While the primacy of character in novels has always been the case, it matters even more today, when television predominates narrative drama. Today, people turn to the novel not just for entertainment, but for that direct relationship with character. To build on what we spoke about in the last post, on The Idea, you are giving people the one thing Netflix can’t, which is to inhabit the interior consciousness of a fictional self. Whether television or film, everything from screenwriting to acting to directing to cinematography is about externalizing the internal emotional truths of characters. The novel invites you in.

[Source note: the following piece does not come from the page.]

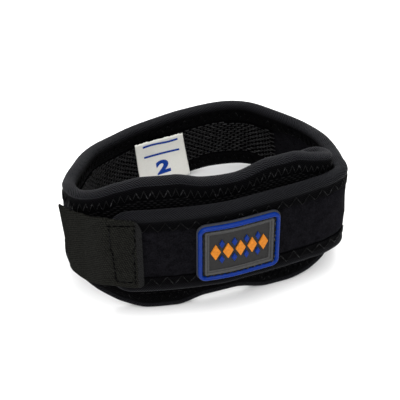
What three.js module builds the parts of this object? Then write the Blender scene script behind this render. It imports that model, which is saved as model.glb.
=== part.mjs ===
// Patella strap: one long padded strap laid as a loop that stands on its lower edge.
// Millimetres, +Z up. The origin is under the middle of the whole strap, on the surface it stands on.
// +X runs along the loop's longer side, -Y is the side with the patch, and the knee goes in along Z.
//
// The strap is drawn flat first: s runs along it, v is the height, and d is the depth through its wall,
// with d above 0 on the outer face. Every sewn piece is laid out on that flat strap and then wrapped
// round the loop, so it follows the wall whatever the sizes are.

import * as THREE from 'three';

// Loop, measured on the middle of the wall of the first lap
const LOOP_LENGTH = 105;
const LOOP_DEPTH = 70;

// Flat strap
const PAD_HEIGHT = 63;
const STRAP_WIDTH = 38;
const CORE_THICKNESS = 3.2;
const CORE_CROWN = 0.4;
const PAD_END_RADIUS = 14;
const STRAP_END_RADIUS = 8;

// Folded tape round the strap's edge
const BINDING_WIDTH = 7.5;
const BINDING_TAPE = 0.8;
const BINDING_FILL = 3;

// Knitted mesh on the inner face
const LINING_THICKNESS = 0.7;

// Hook tape that closes the loop
const TAB_LENGTH = 30;
const TAB_WIDTH = 32;
const TAB_THICKNESS = 1;
const TAB_SEWN_LENGTH = 12;
const TAB_CORNER = 4;
const TAB_DROP = -0.5;
const TAB_TURN = 3;

// Moulded patch
const PATCH_LENGTH = 32.5;
const PATCH_HEIGHT = 27;
const PATCH_CORNER = 3.6;
const PATCH_BASE_THICKNESS = 1.2;
const PATCH_LIP = 0.8;
const PATCH_RIM_WIDTH = 1.7;
const PATCH_RIM_RISE = 1.3;
const PATCH_GROOVE = 0.8;
const PATCH_FRAME_WIDTH = 1.9;
const PATCH_FRAME_RISE = 0.7;
const PATCH_DROP = 0;
const PATCH_FROM_TAB = 20;

// Raised pattern on the patch
const BIG_DIAMONDS = 5;
const BIG_DIAMOND_HEIGHT = 7.6;
const SMALL_DIAMOND_HEIGHT = 4;
const DIAMOND_RISE = 0.6;
const DIAMOND_SPACE = 0.7;

// Woven label
const LABEL_LENGTH = 22;
const LABEL_HEIGHT = 29.5;
const LABEL_SLANT = 6.5;
const LABEL_THICKNESS = 0.5;

// Room left between two pieces, and between the two laps
const PIECE_GAP = 0.3;
const LAP_GAP = 0.4;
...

Irrespective of your novel’s point of view, this means that your dexterity with character is of greater importance and advantage than ever before: character, rather than plot or setting, is the primary experience you provide in a novel. This is also the primary place in which a writer’s dexterity with prose is less important than their capacity as a dramatist—their ability to create emotional truth from the blank page.
What does it mean, then, when we speak of character? When we say character here at Inkshares, we mean three things.
First, the most obvious: Who is the character or characters? What do they do? What world do they live in? What is their journey about? This is about the core experience. Are they an amnesiac superspy trying to discover who they are? A botanist abandoned on Mars trying to survive until help arrives? Or just a teenager facing a recognizable existential crisis?
It’s important to ask yourself whether the characters you have created serve your novel—what about these characters is right for the story, setting, and genre? Jack Ryan was an amazing protagonist in The Hunt for Red October because he wasn’t a superspy. He was a powerful character because, as readers, we each imagined we could be Jack. In Kill Creek, the fact that Sam McGarver is a world-famous horror author going to a haunted house fundamentally changes the story. The matter of character servicing plot does not mean that it needs to be high-concept: in 1989, the reminiscences of a fictional butler sold millions of copies and earned the Booker Prize. Put simply: know your character, and know what they offer the story and your reader.
Second, we are speaking about dimensionalizing the fictitious self. What are the ways in which you bring them—their wants and needs, their pains and fears, their memories and hopes, their relationships—to life? People are made up of details. Mediocre novelists tell us who a character is. Great novelists build an entire life in the same way that a method actor becomes the role. Whether anticipated or found while writing, character should ooze out of you as you become the character. Note how well Scott Thomas knows the lead character of Kris Barlow in the first chapter of Violet. I edited Violet across many drafts, and across each, Scott’s understanding of Kris Barlow grew.
“Kris Barlow glanced at herself in the rearview mirror and saw a stranger staring back at her. The soft glow of the dashboard deepened the hint of crow’s feet that stretched from the corners of her eyes. Her porcelain skin attempted to peek through large clusters of freckles. She wished her mother had forced her to wear sunscreen when she was little, as Kris did religiously with her own daughter. But that was a different time, before words like “SPF” and “reapply” were drilled into the vocabulary of children. She recalled the odd satisfaction of slowly peeling away thin layers of dead, translucent skin, trying to keep a large section intact. Once, she managed to remove a patch as large as the palm of her hand. She placed it carefully over her right cheek and admired herself in the bathroom mirror, feeling like a lizard as the edges of the old pulled back to reveal the new.”
You don’t need to always tell us specific details or memories. We can learn immense amounts from simply seeing the world through the character’s eyes rather than our own. M.M. Deluca does this exceptionally well at the beginning of The Savage Instinct:
During that same year, I met the accused murderer Mary Ann Cotton and learned that the evil ones amongst us are not confined to the filthy alleyways of the poor. They mingle freely in the polished parlours of the middle classes and the gilded ballrooms of the wealthy. I’d always viewed the world with an artist’s eyes. Drawn to edges, angles, curves, and texture. The way light plays with shade and casts surfaces into bold relief, revealing the beauty of their imperfections. But now I know this does not apply to people, whose flaws can be so loathsome, so vile, so entrenched, that nothing—no earthly or heavenly light—can redeem them.
Third, once you’ve done the work to build that character out as an authentic self, you need to think about how you sequence out our relationship with the character. How, what, and when you let us learn about a character can drastically change our relationship with that character. This does not mean that there needs to be a high-concept Gillian Flynn twist at the halfway mark, but it does mean you should think about how to parcel out our understanding of who a character is in order to keep us intrigued and consistently engaged. Rather than telling us everything you can about the character in the first chapter, allow our understanding of the character to unfold alongside the plot.